*What is needed*: Check every line of the material below for the string "Write", and return the ones that have it.

>> Start

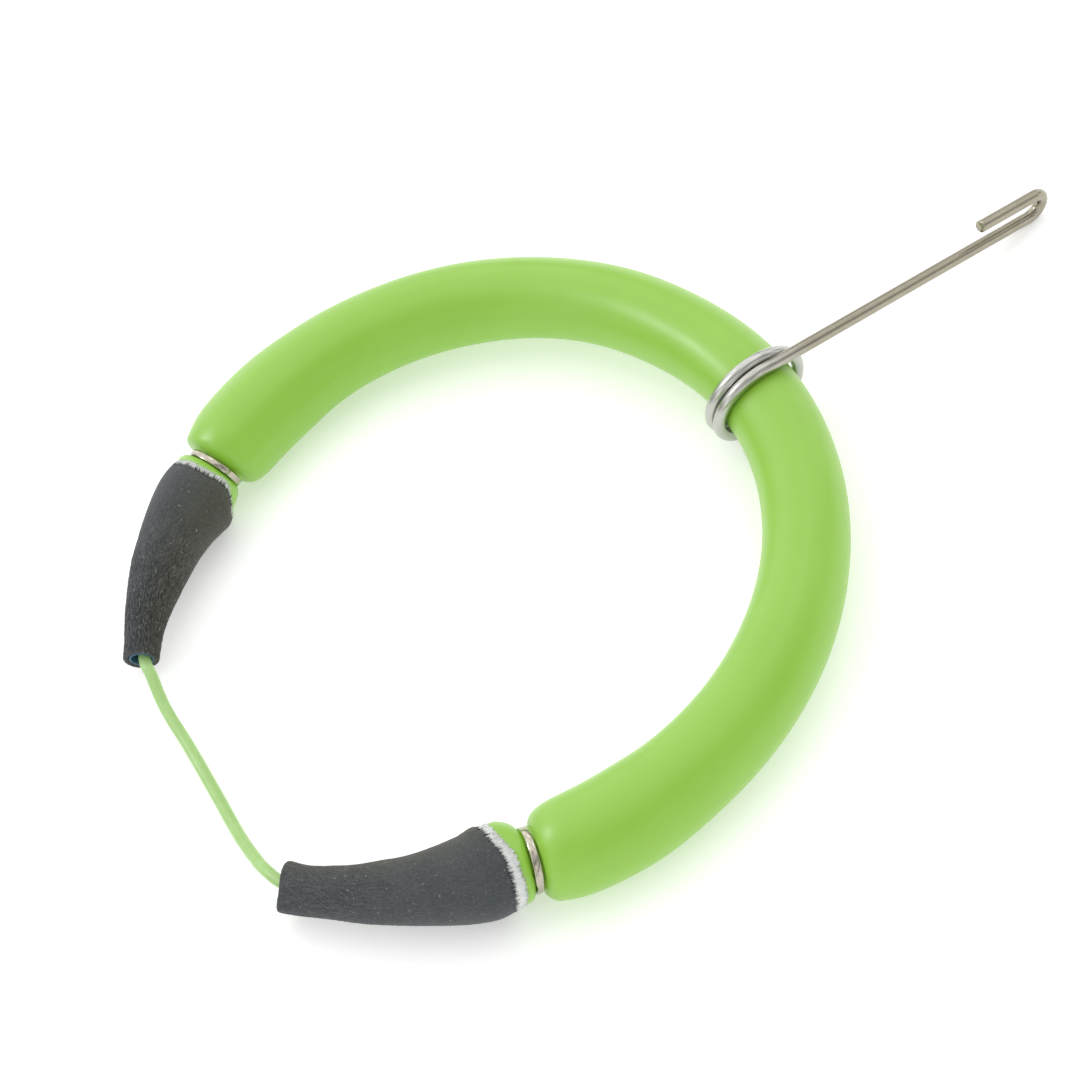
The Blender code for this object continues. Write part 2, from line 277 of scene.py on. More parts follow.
def frayed_edge(hand, angle):
    """The edge's wandering, in metres, as one smooth closed curve."""
    places, shifts = np.array(FRAYED_EDGES[hand], float).T
    turns = np.concatenate([places + turn for turn in (-360, 0, 360)])
    wide = np.arange(-360, 361)
    shift = np.interp(wide, turns, np.tile(shifts, 3))
    soft = np.convolve(np.pad(shift, 12, "edge"), np.hanning(25) / np.hanning(25).sum(), "valid")
    return np.interp(np.degrees(angle), wide, soft) * MM


def neck_shift(hand, beyond, angle):
    """How far a point near the neck is shifted along the tube: with the ferrule's lean or the frayed edge."""
    middle, lean, most = FERRULE_LEANS[hand]
    ferrule = middle + lean * np.cos(np.asarray(angle) - most)
    share = np.clip((beyond - FERRULE_SIDE) / (SLEEVE_EDGE - FERRULE_SIDE), 0, 1)
    after = np.clip(1 - (beyond - SLEEVE_EDGE) / SHIFT_FADE_OUT, 0, 1) ** 2
    fade = np.where(beyond < 0, bell(beyond, 0, SHIFT_FADE_IN), after)
    return fade * (ferrule * (1 - share) + frayed_edge(hand, angle) * share)


def swelling(hand, beyond, angle):
    """The cuff's, lining's and sleeve's change of radius, as listed for the inner and the outer side."""
    change = 0
    for table, middle in ((INNER_SWELLING, INNER_SIDE[hand]), (OUTER_SWELLING, 0)):
        places, changes = np.array(table[hand]).T * MM
        change = change + np.interp(beyond, places, changes) * towards(angle, middle)
    return change


def directions(distance):
    """Unit vectors along the centreline, away from the ring's middle, and up, in the ring's frame."""
    along = unit(centre(distance + 1e-4) - centre(distance - 1e-4))
    outward = unit(np.cross((0, 0, 1), along))
    return along, outward, np.cross(along, outward)


def around(distance, angle, radius):
    """World points at an angle and a radius round the centreline."""
    _, outward, upward = directions(distance)
    angle, radius = np.asarray(angle)[..., None], np.asarray(radius)[..., None]
    return to_world(centre(distance) + radius * (np.cos(angle) * outward + np.sin(angle) * upward))


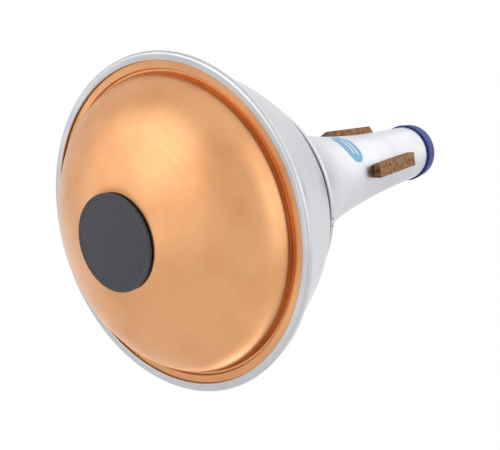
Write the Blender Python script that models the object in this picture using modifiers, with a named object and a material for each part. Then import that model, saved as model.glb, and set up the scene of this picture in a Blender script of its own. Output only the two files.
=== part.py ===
"""Trombone straight mute: spun aluminium neck and bowl, copper base, cork strips, end ring.

Metres, +Z up. The mute stands on its base pad: the origin is the centre of the pad's
underside, and the axis is +Z, towards the small end that goes into the bell.
"""

import math

import bpy
from mathutils import Matrix, Vector

# Driving dimensions of the body
RIM_RADIUS = 0.0750
BOWL_HEIGHT = 0.0500
SEAM_RADIUS = 0.0477
NECK_LENGTH = 0.1454
WALL = 0.0009

# Curves of the bowl and neck
BOWL_LOWER_PULL = 0.0648
BOWL_UPPER_PULL = 0.0634
NECK_CORE = 0.0135
NECK_FLARE = 0.0435
NECK_FLARE_POWER = 0.93

# Copper base
DOME_RADIUS = 0.0660
DOME_RISE = 0.0364
DOME_ROUNDNESS = 1.64
DOME_SEAT_DEPTH = 0.0326
COPPER_THICKNESS = 0.0008
GROOVE_WIDTH = 0.0014
GROOVE_DEPTH = 0.0010

# Crimped rim
RIM_BEAD = 0.0016
LIP_REACH = 0.0040
CRIMP_GAP = 0.0003

# Lock seam between neck and bowl
COLLAR_HEIGHT = 0.0022

# Pad
PAD_RADIUS = 0.0208
PAD_THICKNESS = 0.0016
TAPE_THICKNESS = 0.0003
TAPE_MARGIN = 0.0060
FACE_GAP = 0.0001

# Corks
CORK_COUNT = 3
CORK_LENGTH = 0.0400
CORK_WIDTH = 0.0072
CORK_THICKNESS = 0.0044
CORK_START = 0.1325
CORK_FIRST_ANGLE = 13.0
CORK_GAP = 0.0003

# End ring
RING_LENGTH = 0.0081
RING_WALL = 0.0010
RING_LIP = 0.0009
RING_TAPER = 0.0006
RING_GAP = 0.0003

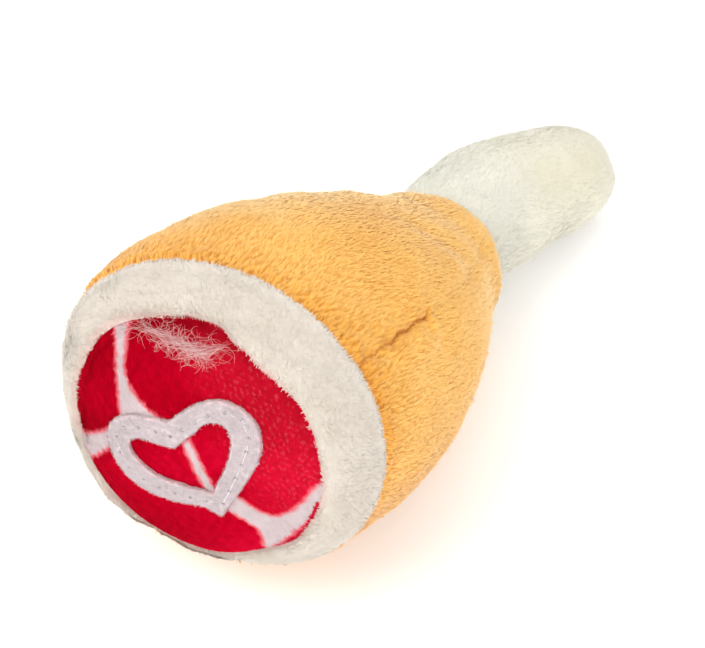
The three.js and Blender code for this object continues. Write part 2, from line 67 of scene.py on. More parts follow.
def turned_down(directions):
    return directions @ lying_turn.T


def set_down(places):
    lying = turned_down(places) + cut_face_centre
    lying[..., 2] = np.maximum(lying[..., 2], floor_gap)
    return lying / 1000


# Floor, light and camera
# A matt white light table, lit faintly from below, in a light tent: soft daylight from all round, a
# wide lamp high on the left, a lower one beside the camera and a weak one behind the toy. The camera
# looks down on the toy from in front of its cut face.
table_half = 4
table_corners = [(table_half * x, table_half * y, 0) for x, y in ((-1, -1), (1, -1), (1, 1), (-1, 1))]
table = bpy.data.objects.new("white_table", bpy.data.meshes.new("white_table"))
table.data.from_pydata(table_corners, [], [(0, 1, 2, 3)])
bpy.context.scene.collection.objects.link(table)


def set_inputs(node, settings):
    for socket, value in settings.items():
        node.inputs[socket].default_value = value


def new_finish(name, settings):
    material = bpy.data.materials.new(name)
    material.use_nodes = True
    nodes, links = material.node_tree.nodes, material.node_tree.links
    shader = nodes["Principled BSDF"]
    set_inputs(shader, settings)
    return material, nodes, links, shader


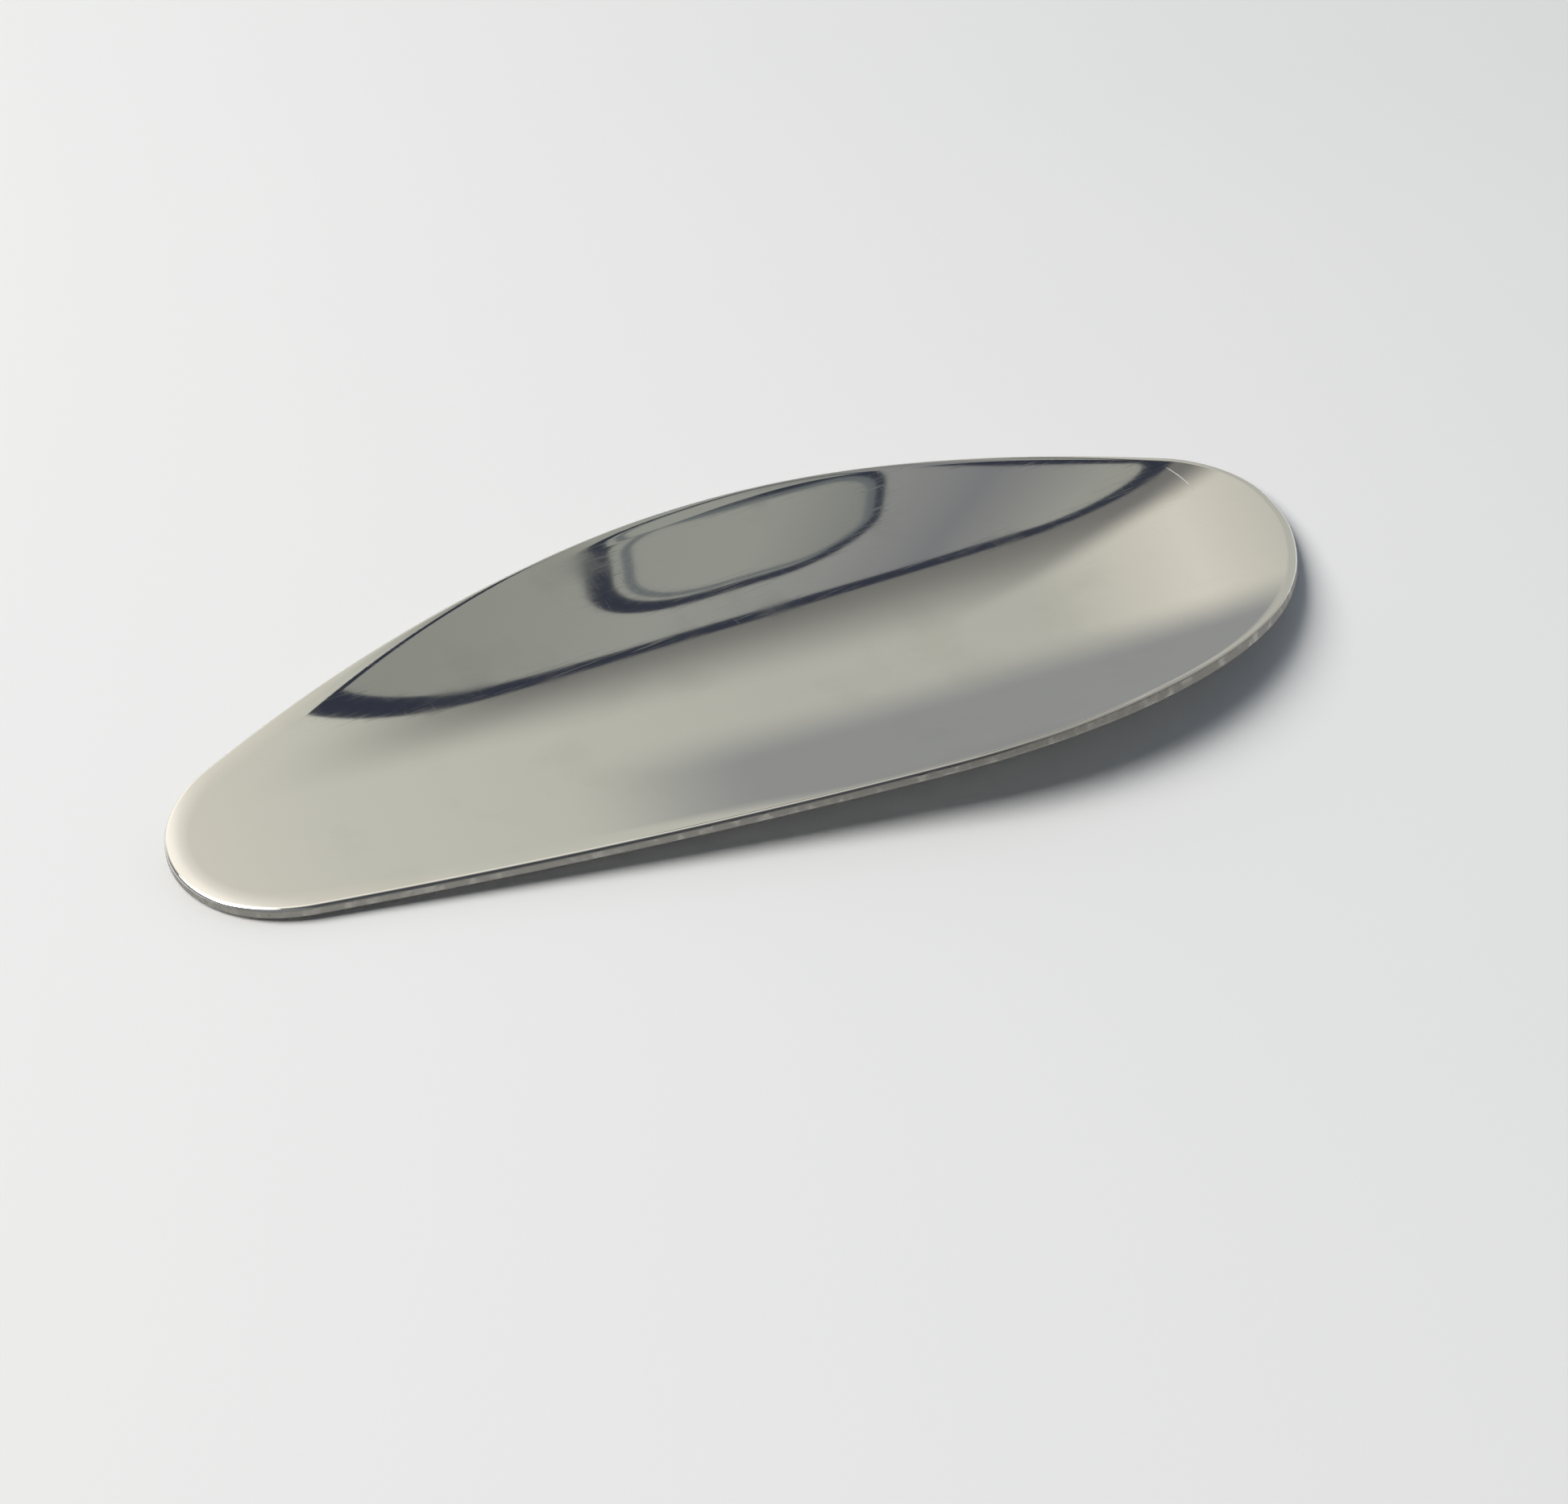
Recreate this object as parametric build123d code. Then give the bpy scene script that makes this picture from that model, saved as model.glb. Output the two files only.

>> End

*Output of the task*:
The Blender code for this object continues. Write part 2, from line 277 of scene.py on. More parts follow.
Write the Blender Python script that models the object in this picture using modifiers, with a named object and a material for each part. Then import that model, saved as model.glb, and set up the scene of this picture in a Blender script of its own. Output only the two files.
The three.js and Blender code for this object continues. Write part 2, from line 67 of scene.py on. More parts follow.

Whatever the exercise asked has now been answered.